04-03-2013, 09:09 PM
To CX, if there is no problem with the system then why don't you like it? Is it just a purist, nostalgic posterity thing for you or are there any real drawbacks?

04-03-2013, 09:40 PM
1. Foam trays are expensive.

2. The foam tray may or may not be the same size as my shower footprint, therefore requiring that I cut off and throw away some of the very expensive foam or I have to extend the foam with deck mud, or both.

3. The drain location in the foam tray may or may not be in the same location as the drain in my shower, possibly requiring more cutting and fitting and/or extending.

4. The foam tray requires that my subfloor be near perfectly level before installation, frequently requiring some leveling and flattening of the subfloor.

5. The slope of the foam tray may or may not actually be the required 1/4" per foot and any unlevel condition in my subfloor, no matter how slight, may further exacerbate that condition.

6. Any cutting of the perimeter, or extending of the perimeter of the foam tray will result in the perimeter not being level and adversely affecting the appearance of my tile installation.

7. The foam tray is not as substantial as a floor made of deck mud.

That's just off the top of my head.

Other than that I like'em fine, but not a single one of the above limitations applies to a deck mud shower floor.

On the plus side, the foam tray is lighter.

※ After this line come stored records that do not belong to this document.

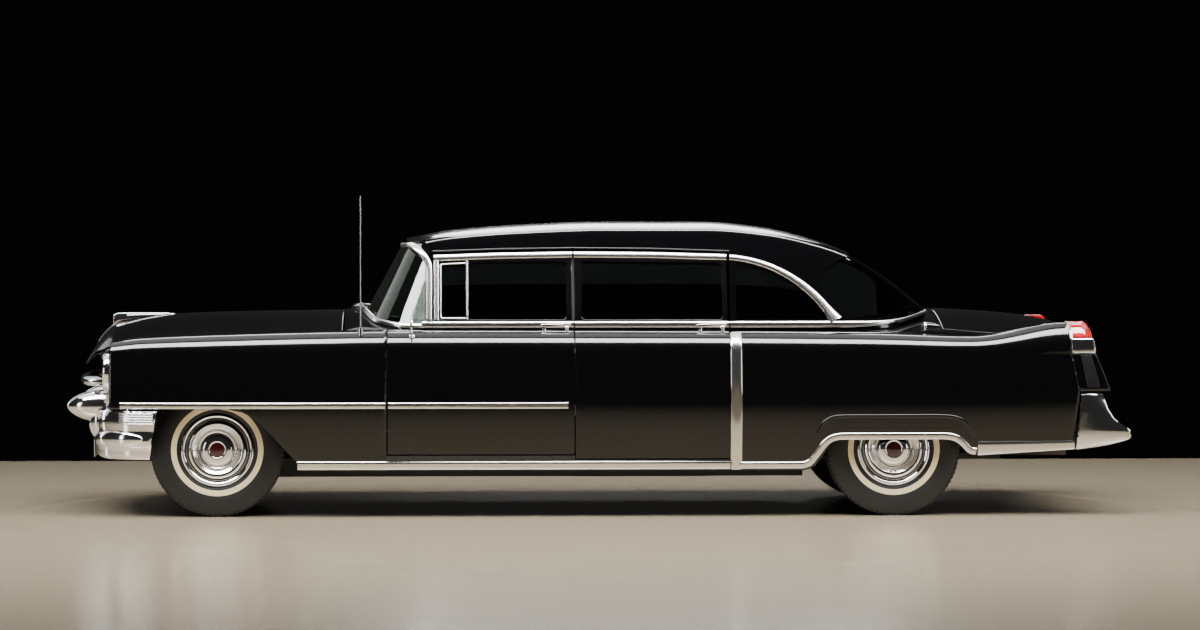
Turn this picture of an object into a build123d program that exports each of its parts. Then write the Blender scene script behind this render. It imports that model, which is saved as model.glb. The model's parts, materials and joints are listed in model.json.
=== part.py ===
import os
from math import cos, radians, sin, tan

from build123d import *

# Long-wheelbase limousine, in millimetres. Nose towards -X, left side towards -Y, floor at Z 0,
# origin on the floor under the middle of the overall box.

# ---- driving dimensions
overall_length = 6022
wheelbase = 3805
front_overhang = 865
front_track = 1524
rear_track = 1603
tyre_radius = 376
tyre_width = 208
rim_radius = 190
floor_z = 300
floor_plate = 26
belt_z = 1098
lean = 0.38               # inward lean of the side glass for each unit of height

# ---- walls and clearances
panel = 26                # single-skin panels with their frames
quarter_wall = 40
arch_skin = 10            # the front fender over the steered wheel
door_skin = 16
door_wall = 80
window_frame = 34         # thickness of the pillars and of the doors' window frames
roof_wall = 38
door_gap = 8
lid_gap = 8
jamb_step = 30            # the inner half of a door stands this far back at its rear edge
seat_gap = 0.3
glass = 6
pane_inset = 14           # side glass set back from the frames' outer face
bore_fit = 0.05
pin_r = 2.5               # hinge pins, which stand in the shut lines
pin_fit = 0.3
pin_half = 60

front_axle_x = front_overhang - overall_length / 2
rear_axle_x = front_axle_x + wheelbase

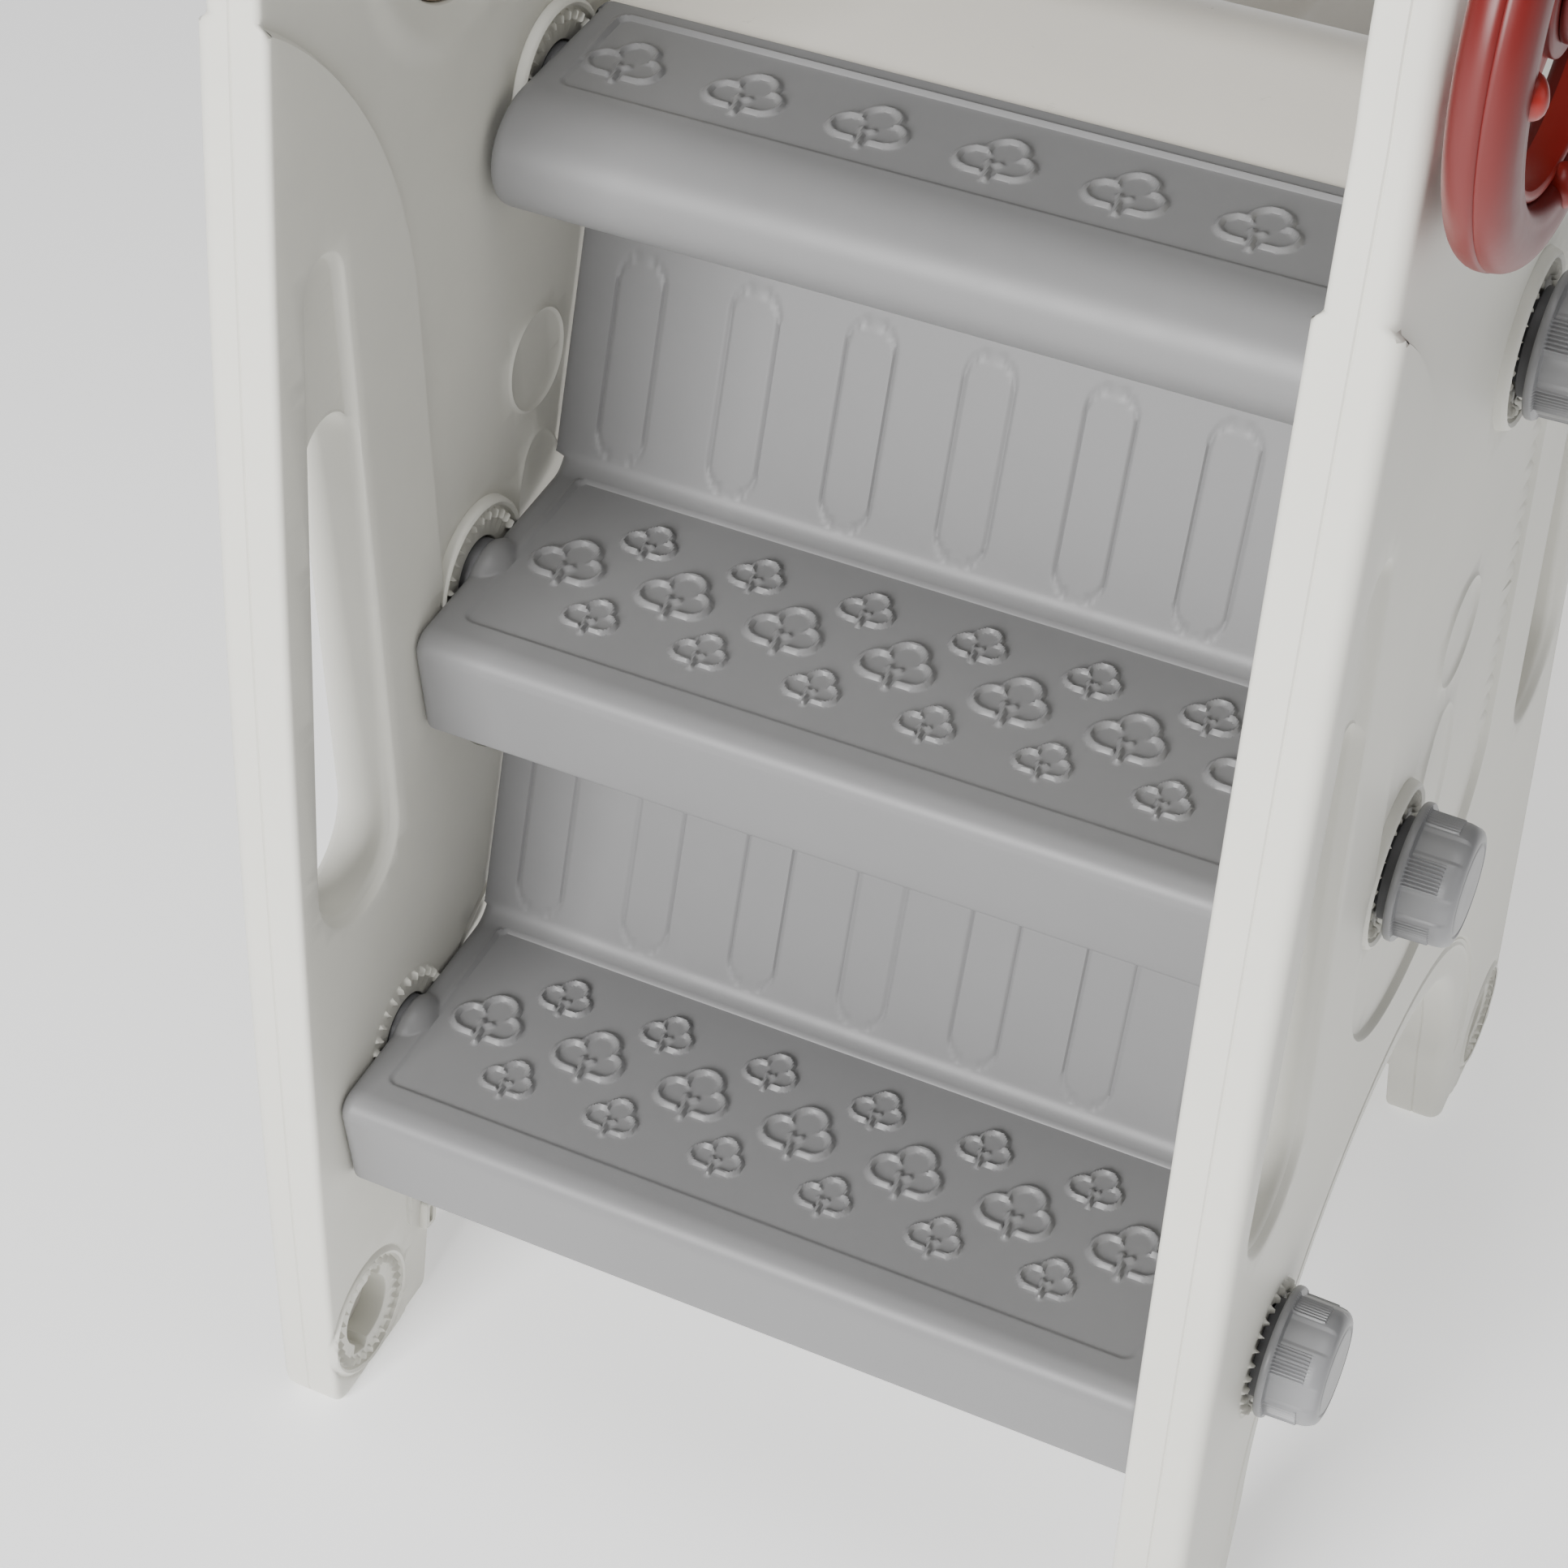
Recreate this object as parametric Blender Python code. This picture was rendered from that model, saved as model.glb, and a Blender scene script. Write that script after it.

Just a personal preference. :)

04-03-2013, 10:47 PM
IF the tray fits, and the drain is exactly where it's needed for it, the tray can be faster since you can install the Kerdi immediately after setting the pan down and hooking up the drain. That doesn't happen often. And, deck mud does go in pretty fast once you get the hang of it (depends on how handy you are) and is LOTS less expensive. Deck mud is cheap enough where you could practice and make lots of trials before you'd get to the cost of the tray...but, again, if speed is critical, and it fits, it works quite well. Lots of people here have made a successful deck mud base for their conventional and Kerdi based showers their first time out, so it shouldn't be considered magic. Now, doing one in say 1/2-hour takes some real skill, though! Your first would likely take you 3x as long at least (can't take too much longer, or the stuff sets up).

04-09-2013, 07:40 PM
fair enough

Houston Remodeler
04-09-2013, 07:53 PM

We've even had some gen-you-wine wimmin types :ct: make their own mud shower pans. We're sure you can do this. :tazebro:

Just ask Wendy (http://www.johnbridge.com/vbulletin/showthread.php?t=84616).

04-10-2013, 09:32 PM
i dont count women as a lesser sex and ive also done my share of mud pans

Screw Loose
04-10-2013, 10:03 PM
I use FinPan pans, which are basically the same/similar product to Kerdi pans, except that FinPans are WAY easier on the $$$ in the wallet; but that the FinPan foam pans are spec'ed to use a tile is size no less than 2"x2" for compression.
So I'd a reckon that the kerdi product has a similar issue.

For a 5/8x5/8 tile, I think you're stuck with a traditional mud pan.

04-11-2013, 08:40 AM
I have installed two schluter pans. One with 2x2 tiles and it was quick and easy. The other , I installed and then had to do some out of sequence work before the tile went down. Every place I kneeled down the pan deformed and the 1x1 tiles were a real pain.